# Mozart - KV 345 - Incidental music for "Thamos, König in Ägypten"



## HansZimmer (11 mo ago)

When I listen to incidental music I always think that I'd like to watch the drama at least once to listen to the music in it's proper context (like film music: you should watch the film at least once, and then you can listen and enjoy the music alone).
Like in the case of Egmont (Beethoven), I have not found the drama, but only the music alone. I'd like to post the drama here, but I'll have to post the suite without images.

How do you rate it?


----------



## Mandryka (Feb 22, 2013)

I first heard the incidental music about 18 years ago, in Peter Sellars's production of Zaide -- he somehow extended the evening by including this music in the opera. I remember thinking that I enjoyed Thamos at least as much as Zaide in fact. In truth I've not listened to either since, and I've never heard the whole drama. But I can imagine what you say is absolutely true, I also have enjoyed the Egmont drama.

(Quite scary to think it was so long ago that I heard Zaide. I don't know quite how to handle that thought, it feels like last week . . . . .)


----------



## hammeredklavier (Feb 18, 2018)

I find it dramatic @7:03




and @15:32


----------



## larold (Jul 20, 2017)

Like most Mozart this is _*excellent *_music indeed but rarely played or recorded. There is a new(er) period performance recording from rthe past decade but I still carry water from *Bernhard Klee*'s vintage recording. 

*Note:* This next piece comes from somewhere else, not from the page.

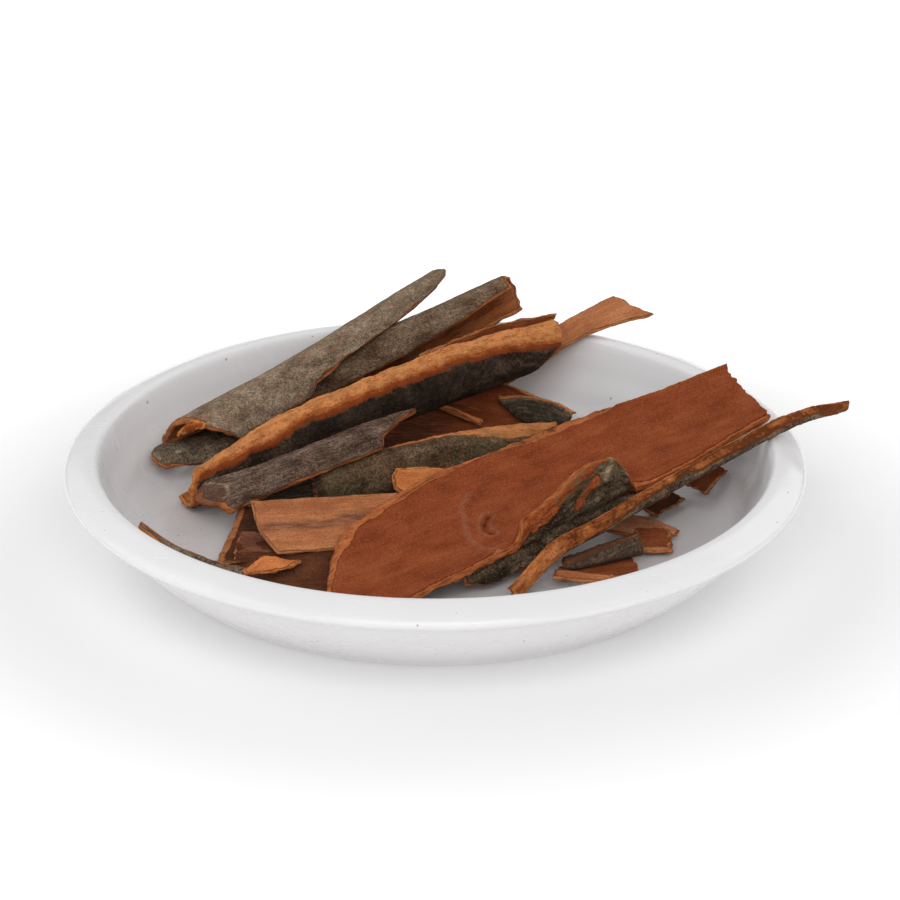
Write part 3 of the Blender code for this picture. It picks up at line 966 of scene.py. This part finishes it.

The music from King Thamos is a hidden gem from Mozart to go with this* ballet music from Idomeneo *from David Zinman and the Netherlands Chamber Orchestra


----------



## Rogerx (Apr 27, 2018)

Voted good, I have it in the Philips box.


----------



## Scherzi Cat (8 mo ago)

I feel like this music is a gem that is buried under a mountain of diamonds that is the body of work that Mozart left us. I’m sure that I have heard it before, but listening to it now it sounds new to my ears. It is very good music, but with so much excellent Mozart to choose from, I probably won’t come back to it any time soon.


----------



## Xisten267 (Sep 2, 2018)

To me this piece is excellent, in my view the closest Mozart ever came of composing a vocal symphony, and since I am an admirer of the composer of Salzburg and love that subcategory of classical music, by definition I quite enjoy this work. It's my opinion that Mozart is one the most gifted composers of vocal music ever, and that he mastered choral music very early on in his career, so not coincidentally my favorite movements of this piece are the three vocal ones. An 8.0 out of 10 in terms of how much I like it.


----------